Set exercise
Take every line from the listing below that includes "spokesAndHoops" and copy it.

Dataset section
-*-*-

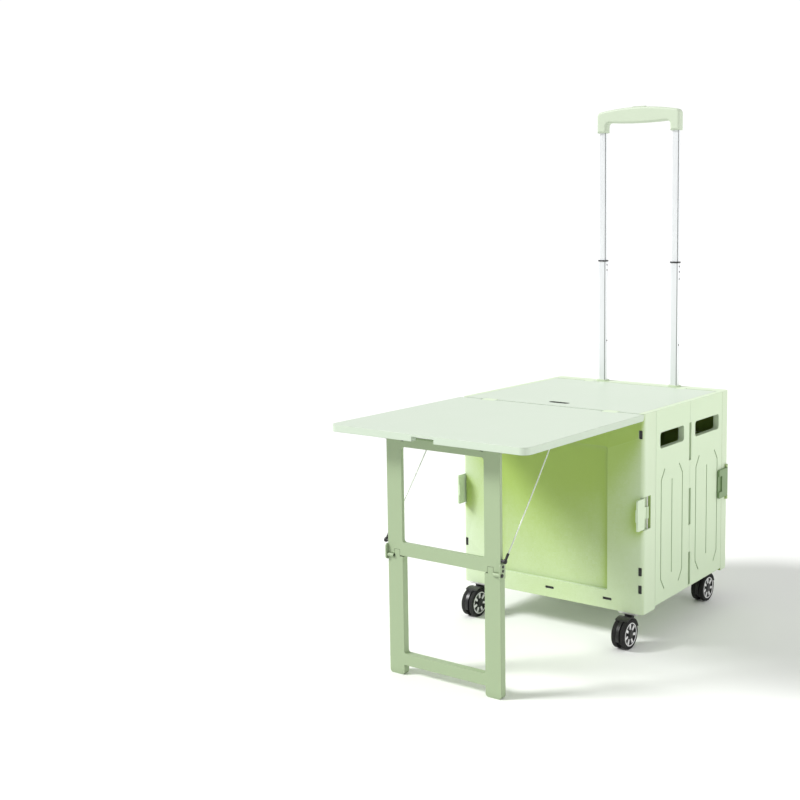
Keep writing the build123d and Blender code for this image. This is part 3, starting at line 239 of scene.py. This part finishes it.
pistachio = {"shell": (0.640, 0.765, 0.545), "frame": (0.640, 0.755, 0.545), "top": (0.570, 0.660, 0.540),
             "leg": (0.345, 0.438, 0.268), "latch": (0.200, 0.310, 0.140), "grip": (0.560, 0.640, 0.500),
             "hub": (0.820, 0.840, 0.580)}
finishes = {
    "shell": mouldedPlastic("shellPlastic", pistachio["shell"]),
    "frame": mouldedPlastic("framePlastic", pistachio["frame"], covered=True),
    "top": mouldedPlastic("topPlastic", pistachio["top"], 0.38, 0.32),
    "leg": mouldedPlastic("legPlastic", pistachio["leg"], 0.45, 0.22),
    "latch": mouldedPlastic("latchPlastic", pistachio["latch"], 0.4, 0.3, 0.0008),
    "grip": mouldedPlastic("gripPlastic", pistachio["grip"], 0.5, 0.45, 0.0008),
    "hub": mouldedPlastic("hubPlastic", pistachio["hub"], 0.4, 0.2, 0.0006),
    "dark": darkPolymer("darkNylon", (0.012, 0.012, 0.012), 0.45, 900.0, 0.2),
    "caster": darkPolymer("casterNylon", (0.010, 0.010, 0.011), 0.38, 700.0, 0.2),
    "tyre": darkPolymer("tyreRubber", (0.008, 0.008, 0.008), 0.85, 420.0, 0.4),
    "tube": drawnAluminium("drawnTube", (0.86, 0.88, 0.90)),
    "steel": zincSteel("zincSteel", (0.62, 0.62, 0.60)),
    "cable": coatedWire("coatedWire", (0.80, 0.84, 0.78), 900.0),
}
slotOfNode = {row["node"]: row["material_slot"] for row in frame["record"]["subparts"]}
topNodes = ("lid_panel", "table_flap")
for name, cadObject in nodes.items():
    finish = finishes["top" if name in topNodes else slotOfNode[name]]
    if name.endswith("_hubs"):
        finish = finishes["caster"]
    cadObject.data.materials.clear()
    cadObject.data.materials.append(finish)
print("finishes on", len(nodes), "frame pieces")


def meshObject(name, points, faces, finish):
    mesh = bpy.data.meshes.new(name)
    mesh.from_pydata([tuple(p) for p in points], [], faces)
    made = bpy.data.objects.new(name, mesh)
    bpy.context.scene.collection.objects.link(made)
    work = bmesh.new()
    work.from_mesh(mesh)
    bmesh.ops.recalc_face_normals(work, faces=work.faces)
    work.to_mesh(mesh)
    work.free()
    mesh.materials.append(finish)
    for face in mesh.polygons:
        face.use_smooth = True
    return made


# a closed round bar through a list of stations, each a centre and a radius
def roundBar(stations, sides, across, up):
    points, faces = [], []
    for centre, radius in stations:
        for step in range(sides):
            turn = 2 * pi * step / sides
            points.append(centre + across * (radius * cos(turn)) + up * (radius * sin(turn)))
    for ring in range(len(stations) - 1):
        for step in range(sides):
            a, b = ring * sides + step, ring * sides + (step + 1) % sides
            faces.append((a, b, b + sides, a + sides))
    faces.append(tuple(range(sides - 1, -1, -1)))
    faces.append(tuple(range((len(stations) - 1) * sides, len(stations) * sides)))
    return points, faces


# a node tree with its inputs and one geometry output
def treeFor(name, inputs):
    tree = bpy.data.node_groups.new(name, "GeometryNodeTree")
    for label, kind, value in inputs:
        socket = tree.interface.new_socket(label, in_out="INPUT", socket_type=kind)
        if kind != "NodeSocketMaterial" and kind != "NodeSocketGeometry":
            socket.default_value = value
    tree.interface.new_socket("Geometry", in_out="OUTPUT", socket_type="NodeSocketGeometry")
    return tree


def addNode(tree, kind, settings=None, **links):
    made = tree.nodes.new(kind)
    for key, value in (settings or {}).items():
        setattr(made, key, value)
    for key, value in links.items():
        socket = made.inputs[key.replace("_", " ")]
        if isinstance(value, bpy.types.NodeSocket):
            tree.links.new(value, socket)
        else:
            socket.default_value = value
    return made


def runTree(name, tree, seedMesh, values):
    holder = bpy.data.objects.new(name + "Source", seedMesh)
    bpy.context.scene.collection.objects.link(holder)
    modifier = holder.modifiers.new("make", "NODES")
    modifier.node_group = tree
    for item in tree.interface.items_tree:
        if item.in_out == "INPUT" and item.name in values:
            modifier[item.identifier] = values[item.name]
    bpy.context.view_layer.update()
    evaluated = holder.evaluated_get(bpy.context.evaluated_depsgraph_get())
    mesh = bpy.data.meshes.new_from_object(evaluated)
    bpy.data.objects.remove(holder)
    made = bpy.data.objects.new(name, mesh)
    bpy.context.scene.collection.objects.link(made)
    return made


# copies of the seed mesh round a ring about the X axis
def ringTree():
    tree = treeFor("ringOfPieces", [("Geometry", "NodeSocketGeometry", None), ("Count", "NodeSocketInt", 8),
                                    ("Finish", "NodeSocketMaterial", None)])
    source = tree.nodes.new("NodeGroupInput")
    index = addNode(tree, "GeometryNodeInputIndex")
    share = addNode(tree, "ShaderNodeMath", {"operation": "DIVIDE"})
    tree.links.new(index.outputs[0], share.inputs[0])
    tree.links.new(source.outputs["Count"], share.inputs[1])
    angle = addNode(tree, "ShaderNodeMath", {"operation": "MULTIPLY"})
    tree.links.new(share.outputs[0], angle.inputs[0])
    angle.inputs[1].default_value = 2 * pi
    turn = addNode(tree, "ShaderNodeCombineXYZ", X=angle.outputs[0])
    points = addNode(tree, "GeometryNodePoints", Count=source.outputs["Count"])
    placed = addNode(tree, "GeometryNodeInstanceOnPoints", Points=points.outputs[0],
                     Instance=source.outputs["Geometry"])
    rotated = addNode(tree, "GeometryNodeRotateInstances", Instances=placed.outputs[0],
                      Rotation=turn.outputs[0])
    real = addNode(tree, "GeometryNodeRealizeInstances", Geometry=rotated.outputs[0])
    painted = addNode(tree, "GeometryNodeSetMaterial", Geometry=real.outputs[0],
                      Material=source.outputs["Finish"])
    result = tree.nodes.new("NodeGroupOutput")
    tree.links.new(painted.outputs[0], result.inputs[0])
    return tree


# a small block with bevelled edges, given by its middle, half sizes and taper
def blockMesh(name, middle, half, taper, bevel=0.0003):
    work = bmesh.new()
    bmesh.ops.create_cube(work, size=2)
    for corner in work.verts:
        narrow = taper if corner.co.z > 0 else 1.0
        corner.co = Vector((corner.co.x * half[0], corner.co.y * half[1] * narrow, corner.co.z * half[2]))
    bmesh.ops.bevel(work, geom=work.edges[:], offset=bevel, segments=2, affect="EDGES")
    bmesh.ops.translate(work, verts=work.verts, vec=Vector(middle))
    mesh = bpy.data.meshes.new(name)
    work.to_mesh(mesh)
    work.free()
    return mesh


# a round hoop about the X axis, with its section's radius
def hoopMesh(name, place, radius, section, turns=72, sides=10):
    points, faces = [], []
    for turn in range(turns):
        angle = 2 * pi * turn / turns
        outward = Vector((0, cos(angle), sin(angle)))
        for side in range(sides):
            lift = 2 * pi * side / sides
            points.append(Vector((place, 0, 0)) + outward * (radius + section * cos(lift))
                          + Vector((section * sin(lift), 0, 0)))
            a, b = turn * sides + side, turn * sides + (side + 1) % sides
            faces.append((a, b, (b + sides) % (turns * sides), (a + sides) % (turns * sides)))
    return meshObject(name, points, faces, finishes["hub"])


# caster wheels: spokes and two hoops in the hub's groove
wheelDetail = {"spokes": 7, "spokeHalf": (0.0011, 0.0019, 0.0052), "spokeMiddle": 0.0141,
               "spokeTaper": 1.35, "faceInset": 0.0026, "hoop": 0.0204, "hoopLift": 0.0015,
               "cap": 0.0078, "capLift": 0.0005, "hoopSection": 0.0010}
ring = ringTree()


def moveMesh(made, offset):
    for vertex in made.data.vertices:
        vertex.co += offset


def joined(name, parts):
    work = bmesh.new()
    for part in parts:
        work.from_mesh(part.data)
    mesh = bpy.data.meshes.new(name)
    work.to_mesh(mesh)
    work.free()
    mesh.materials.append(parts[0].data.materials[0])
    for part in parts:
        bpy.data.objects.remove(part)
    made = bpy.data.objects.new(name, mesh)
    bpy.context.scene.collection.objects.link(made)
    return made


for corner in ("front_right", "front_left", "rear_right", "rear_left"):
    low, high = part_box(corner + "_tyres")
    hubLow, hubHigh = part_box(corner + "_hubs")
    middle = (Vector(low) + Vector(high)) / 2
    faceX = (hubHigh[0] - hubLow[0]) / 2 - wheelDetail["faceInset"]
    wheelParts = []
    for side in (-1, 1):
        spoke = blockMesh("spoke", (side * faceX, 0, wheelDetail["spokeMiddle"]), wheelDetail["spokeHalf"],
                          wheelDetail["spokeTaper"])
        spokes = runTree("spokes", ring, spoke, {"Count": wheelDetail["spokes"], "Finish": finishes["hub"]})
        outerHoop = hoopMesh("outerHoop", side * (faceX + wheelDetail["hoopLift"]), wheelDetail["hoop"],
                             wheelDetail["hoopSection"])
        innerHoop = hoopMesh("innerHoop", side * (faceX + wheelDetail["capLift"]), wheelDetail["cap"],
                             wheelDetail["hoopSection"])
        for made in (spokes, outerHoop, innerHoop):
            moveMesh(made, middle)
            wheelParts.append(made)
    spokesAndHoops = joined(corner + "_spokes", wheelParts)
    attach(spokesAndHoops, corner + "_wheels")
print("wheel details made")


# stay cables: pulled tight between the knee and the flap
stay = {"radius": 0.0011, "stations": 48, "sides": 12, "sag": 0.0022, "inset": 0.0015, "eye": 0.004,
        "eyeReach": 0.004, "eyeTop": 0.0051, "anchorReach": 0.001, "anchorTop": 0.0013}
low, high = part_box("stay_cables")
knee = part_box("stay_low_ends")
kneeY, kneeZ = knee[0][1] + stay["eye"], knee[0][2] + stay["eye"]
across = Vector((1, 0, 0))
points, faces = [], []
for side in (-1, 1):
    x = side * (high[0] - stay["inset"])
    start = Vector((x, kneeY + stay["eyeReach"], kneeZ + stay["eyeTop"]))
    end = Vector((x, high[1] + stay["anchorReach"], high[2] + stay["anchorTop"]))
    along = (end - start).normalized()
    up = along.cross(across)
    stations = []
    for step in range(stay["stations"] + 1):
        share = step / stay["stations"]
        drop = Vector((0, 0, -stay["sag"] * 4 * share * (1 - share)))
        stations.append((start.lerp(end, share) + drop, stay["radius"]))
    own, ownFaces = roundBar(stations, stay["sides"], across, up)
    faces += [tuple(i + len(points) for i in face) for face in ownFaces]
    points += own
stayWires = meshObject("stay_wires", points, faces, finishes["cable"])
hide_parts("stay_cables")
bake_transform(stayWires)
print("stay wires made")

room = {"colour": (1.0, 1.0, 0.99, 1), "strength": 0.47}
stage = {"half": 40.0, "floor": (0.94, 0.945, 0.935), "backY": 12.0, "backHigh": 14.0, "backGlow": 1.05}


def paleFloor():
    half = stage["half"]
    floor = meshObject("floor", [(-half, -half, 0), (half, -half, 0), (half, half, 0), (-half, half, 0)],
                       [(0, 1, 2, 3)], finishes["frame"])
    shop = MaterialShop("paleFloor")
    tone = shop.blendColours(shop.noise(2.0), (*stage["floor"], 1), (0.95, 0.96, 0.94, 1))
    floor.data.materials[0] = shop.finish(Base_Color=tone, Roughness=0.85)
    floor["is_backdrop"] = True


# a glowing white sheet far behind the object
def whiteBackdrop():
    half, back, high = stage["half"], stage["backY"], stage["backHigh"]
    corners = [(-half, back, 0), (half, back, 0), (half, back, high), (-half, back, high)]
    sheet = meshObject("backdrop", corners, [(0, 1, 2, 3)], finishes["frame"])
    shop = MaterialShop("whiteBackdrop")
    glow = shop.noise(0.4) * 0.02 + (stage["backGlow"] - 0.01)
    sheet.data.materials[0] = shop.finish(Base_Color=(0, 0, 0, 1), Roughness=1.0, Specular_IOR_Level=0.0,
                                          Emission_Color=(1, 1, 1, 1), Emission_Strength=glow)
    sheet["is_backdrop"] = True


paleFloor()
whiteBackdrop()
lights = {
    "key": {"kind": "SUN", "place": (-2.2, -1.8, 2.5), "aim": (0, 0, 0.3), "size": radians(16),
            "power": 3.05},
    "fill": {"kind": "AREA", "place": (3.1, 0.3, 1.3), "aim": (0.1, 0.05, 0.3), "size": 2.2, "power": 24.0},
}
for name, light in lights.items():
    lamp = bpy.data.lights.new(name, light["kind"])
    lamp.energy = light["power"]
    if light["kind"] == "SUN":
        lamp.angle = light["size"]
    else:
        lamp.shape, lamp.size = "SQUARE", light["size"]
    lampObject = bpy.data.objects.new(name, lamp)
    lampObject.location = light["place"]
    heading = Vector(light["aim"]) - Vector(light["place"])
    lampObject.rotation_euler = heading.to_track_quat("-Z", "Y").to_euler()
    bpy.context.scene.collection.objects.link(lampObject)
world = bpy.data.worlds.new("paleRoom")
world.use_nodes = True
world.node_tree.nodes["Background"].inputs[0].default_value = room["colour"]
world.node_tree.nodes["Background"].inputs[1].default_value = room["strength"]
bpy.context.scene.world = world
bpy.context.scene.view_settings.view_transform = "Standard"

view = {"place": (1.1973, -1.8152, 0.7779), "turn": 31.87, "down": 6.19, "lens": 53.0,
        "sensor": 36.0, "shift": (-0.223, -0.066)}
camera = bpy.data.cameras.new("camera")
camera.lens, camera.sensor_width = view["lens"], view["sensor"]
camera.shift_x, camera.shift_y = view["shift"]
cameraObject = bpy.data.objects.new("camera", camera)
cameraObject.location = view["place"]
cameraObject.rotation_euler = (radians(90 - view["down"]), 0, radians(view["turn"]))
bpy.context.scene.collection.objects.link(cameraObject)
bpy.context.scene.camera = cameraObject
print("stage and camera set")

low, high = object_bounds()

-*-*-

Result
    spokesAndHoops = joined(corner + "_spokes", wheelParts)
    attach(spokesAndHoops, corner + "_wheels")